How does our internal neural network reshape itself based on the interactions we have with others? We can think of this on simple levels of peer pressure, but are there deeper dynamics going on? If information is stored not in the nodes, but in the connections, can the connections in our internal neural networks go beyond what we ourselves know?

And how does what we read shape us? The little bits of Whitman and Wittgenstein, of Kafka and Camus, or even some current day pulp writer, how do the connections we make with them and the characters they have created shape us. How do the dead shape us? When we write, we leave the ability for a connection to be made with those to come, similar, perhaps, to the connection Whitman wrote about.

One of the ideas about media that I've thought a lot about in terms of how the internet and social media has changed things surrounds the idea of post broadcast communications. For many years, we read our books, our newspapers, listened to the radio and watched television shows. It was all one way communications. Perhaps it shaped us, but we didn't have the ability shape things back. With the move to social media, communications has become more of a conversation, and the back propagation of our neural networks can go beyond our internal neural networks.

Perhaps this takes us to an aspect of how the death of a friend affects us. Beyond the grief, we find that our ability to communicate back, to back propagate information, if you will, becomes curtailed.

From this, we go to the interaction with animals. Animals have their own minds, their own internal neural networks. When we pat an animal, when we look in its eyes, when we call it, or interact in other ways, we are connecting our neural networks with theirs.

Can, or should we take this further? What about trees? What about inanimate objects like rocks? What about when an artist arranges rocks, or paints colors on a canvas?

There is the old saying that you are what you eat. Perhaps, we could say you are what you consume. How does our media diet, the media we consume, affect us? If we thought more seriously about this, would it change who we interact with and what we read or view?

This probably won't be part of my discussion about social media in Las Vegas, but it will be in the back of my mind.

On the leg of the trip from Denver to Las Vegas, I drink Wild Turkey, neat. I flip through some of the books I have brought. I've been reading Birthday Letters by Ted Hughes. Wasn't Hughes married to Sylvia Plath? In "Visit", the words jump out at me:

"'Daddy, where's Mummy?' The freezing soil
Of the garden, as I clawed it"

I remember taking time to lick my wounds after my first marriage fell apart. They told me to take time doing something enjoyable; reading. I joked that perhaps Virginia Woolf or Sylvia Plath weren't intended to be part of the lectionary. My eldest daughters were young then, nine and six. I wondered how they understood the time I spent away as the divorce proceeded and as I tried to wrap my mind around it.

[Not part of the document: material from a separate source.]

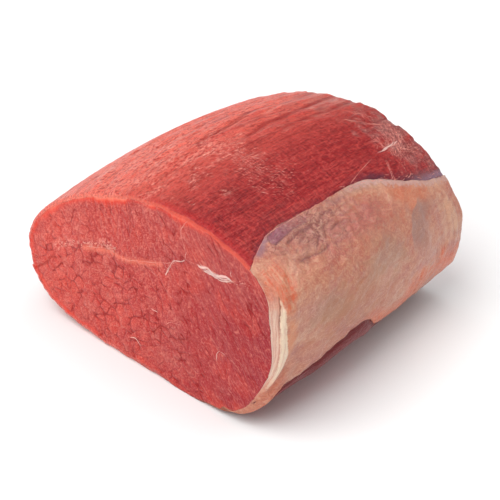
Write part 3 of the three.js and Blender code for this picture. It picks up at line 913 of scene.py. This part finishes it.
def rawBeefSkin():
    # the outside of raw lean beef: light goes a few mm in, so it is soft and saturated; fibres lie along
    # it, and its wet film gives broad dull highlights
    material, tree = newMaterial("raw_beef_skin")
    known = restPlace(tree)
    addPatterns(tree, known, "place", {
        "patch": (1, 9, 3.0, 0.0, 0.25),
        "grit": (1.7, 1.2, 4.0, 0.0, 0.18),
        "fibres": (9, 0.9, 3.0, 0.0, 0.18),             # single fibres, drawn as coarse as they need to show
        "strips": (12, 3.4, 3.0, 0.0, 0.22),            # bundles
        "crosswise": (0.22, 5.0, 3.0, 1.1, 0.22),       # ripples left by the netting
    })
    addZones(tree, known, leanZones, 1.0, 0.9)
    workOut(tree, known, {
        "toLeft": ("SMOOTHSTEP", "x", 44.0, -36.0),
        "toRight": ("LINEAR", "x", -20.0, 25.0),
        "toBack": ("SMOOTHSTEP", "y", 2.0, 26.0),
        "farBack": ("SMOOTHSTEP", "y", 44.0, 66.0),
        "upper": ("LINEAR", "z", 60.0, 85.0),
        "rippled": ("SMOOTHSTEP", "x", 5.0, 34.0, 0.1, 1.0),
        "coarse": ("SMOOTHSTEP", "x", 30.0, -10.0, 0.6, 1.0),
        "patchy": ("LINEAR", "strips", -0.5, 0.5, 0.35, 1.0),
        "furrowShade": ("SMOOTHSTEP", "furrow", 0.12, 0.5),
        "ridgeHighlight": ("SMOOTHSTEP", "furrow", -0.03, -0.14),
        "redGlowBehindRim": ("SMOOTHSTEP", "fromFront", 5.5, 2.0),
        "onRim": ("LINEAR", "fromFront", 0.9, 0.2),
        "raggedFat": ("MULTIPLY_ADD", "patch", 1.8, "fromFat"),
        "nearFat": ("SMOOTHSTEP", "raggedFat", 7.5, 1.5),
        "edgeFat": ("LINEAR", "raggedFat", 2.4, 0.4),
        "edgeFilm": ("LINEAR", "raggedFat", 4.0, 1.5),
        "underFat": ("LINEAR", "toFat", 26.0, 10.0),
        "raggedFloor": ("MULTIPLY_ADD", "patch", 4.0, "z"),
        "byFloor": ("LINEAR", "raggedFloor", 16.0, 10.0),
    })
    colour = paintLayers(tree, known, leanFinish, "side", [
        ("sideLeft", "toLeft"),
        ("sideDark", "stripsLow", 0.3),
        ("sidePale", "stripsHigh", 0.35),
        # painted highlight on the raised lips along the furrows
        ("sidePale", "ridgeHighlight", 0.6),
        ("sideDark", "fibresLow", 0.42),
        ("sidePale", "fibresHigh", 0.42),
        ("side", "gritLow", "coarse", 0.75),
        ("sidePale", "gritHigh", "coarse", 0.75),
        ("greyFilm", "greyBack", 0.4),
        ("sideDark", "dried", 0.15),
        ("granule", "gritHigh", "crumbly", 0.5),
        ("granule", "stripsHigh", "crumbly", 0.35),
        # the same red, here for low grit in the crumbly zone
        ("redGlowBehindRim", "gritLow", "crumbly", 0.5),
        # painted shade in the furrows
        ("pitAndFurrowShade", "furrowShade", 0.5),
        ("sideDark", "crosswiseLow", "rippled", 0.4),
        ("sidePale", "crosswiseHigh", "rippled", 0.38),
        ("granule", "crosswiseHigh", "arcs", 0.3),
        ("granule", "gritHigh", "speckled", 0.35),
        # painted light and shade on the crown's ridges: paler on the strips' highs, darker in their lows
        ("granule", "stripsHigh", "crown", 0.35),
        ("side", "stripsLow", "crown", 0.5),
        ("sideDark", "torn", 0.2),
        ("film", "torn", 0.25),
        ("pitAndFurrowShade", "stripsLow", "torn", 0.7),
        ("granule", "gritHigh", "torn", 0.3),
        # painted red glow on the skin behind the rim, as light shining through its thin edge
        ("redGlowBehindRim", "redGlowBehindRim", "upper", "toRight", 0.5),
        ("silverskin", "nearFat", "toBack", "patchy", 0.85),
        ("film", "nearFat", "farBack", 0.3),
        ("silverskin", "edgeFat", 0.4),
        ("lavender", "edgeFilm", "farBack", 0.7),
        # painted highlight on the rounded rim by the front cut, redder on the right
        ("rimHighlightAndSeam", "onRim", "upper", 0.35),
        ("rimHighlightRight", "onRim", "upper", "toRight", 0.6),
        # dark red of the strip under the fat, with painted shade from the fat's overhanging lower edge
        ("darkRedAndShadeUnderFat", "underFat", 0.88),
        ("suet", "underFat", "byFloor", 0.6),
    ])
    height = sumHeights(tree, known, [
        ("grit", 0.14),
        ("grit", 0.1, "crumbly"),
        ("fibres", 0.12),
        ("strips", 0.3),
        ("strips", 0.35, "crown"),
        ("crosswise", 0.1, "rippled"),
    ])
    finishSurface(tree, colour, height, {**leanFinish["surface"], **leanFinish["wetSkin"]})
    return material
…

After reading a few of Hughes' poems, I've had enough for right now. Can I incorporate some of Hughes' style into my experimental memoirs?

I set aside Hughes, and turn to a collection of e.b. white's essays. I often tell aspiring bloggers that they should read e.b. white's essays. They are masterpieces of taking personal experiences and creating topical essays. Afternoon of an American Boy starts off talking about white's neighbor J. Parnell Thomas, "who grew up to become chairman of the House Committee on Un-American Activities". The essay doesn't' manage to grab me this afternoon and I set it aside, all the while thinking about Occupy Wall Street, and the rest of the occupy movement. I wonder what e.b. white would have to say about this.

Next on my list is a collection of Jean Baudrlllard essays entitled "Screened Out". I turn to the title essay and read. "When the receiver and the source of transmission are too close together, a feedback effect ensues…" He goes on to suggest that this strips event of their historical dimensions. Again, my mind drifts to the online feedback loops of the occupy movement.

Later, Baudrillard writes about how "machines produce only machines". He talks about the "wearisome nature of films all this violence and pornographized sexuality, which are merely special efforts of violence and sex, no longer even fantasized by humans".

Does this provide a means of thinking about Las Vegas? Next to me, a young man with about the most tattooed ink I've ever seen on a person is watching "The Fifth Element" on a MacBook Pro. Is this what Baudrillard was talking about?

I look away out the window of the plane. Below me, barren ancient red rocks, cut into strange shapes through dry river beds slowly scrolls by.

The last time I was in Vegas was in 1983. I was hitchhiking around the country. In Boulder, I found a ride to San Diego by way of Las Vegas. The person driving was going to stop and visit his mother who was at a bowling convention there. We drove through the night through the barren lands.